Member since February 2011

Reviews written: 2 (1 voted helpful)

Hasn’t rated any restaurants this year.

Hasn't posted in the forum yet

John G.’s latest review

The Capital (The Capital Hotel, 22-24 Basil Street, London, London, SW3 1AT)

Editor's pick

Capital is that strange beast, a Michelin starred restaurant within an hotel. Normally when you see this arrangement it is the restaurant hiding in the skirt folds of the hotel. With Capital, both the “mother ship” and the restaurant are so discrete you could easily miss them. We went simply because Heston Blumenthal's new pace round the corner nestling in the Mandarin Hotel's silken décolletage was booked out and we were looking for a lunch to remember without a booking.
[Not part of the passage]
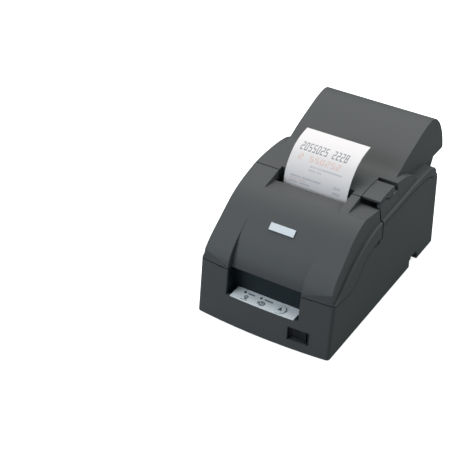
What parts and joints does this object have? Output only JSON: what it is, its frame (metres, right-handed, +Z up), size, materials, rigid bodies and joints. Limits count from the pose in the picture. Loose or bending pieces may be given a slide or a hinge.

We were also jean clad. Unlike any number of starred establishments this was absolutely no problem. They had a table (it was a quiet Saturday lunch time) and as far as I could tell were not remotely phased by my weekend stubble, jeans and T shirt. This isn’t something that you can say of some so-called fine dining restaurants.

The restaurant is really just a small dining room with I would guess maybe 15-20 tables and a small bar area. The atmosphere at lunch time was somewhat compromised by the clientele: a private banker trying to sell deranged investment products to a Chinese gentleman through an interpreter. He seemed to think that everyone needed his ill considered advice. I’d imagine that when full this kind of self aggrandisement would be drowned out by the general hubbub of conversation.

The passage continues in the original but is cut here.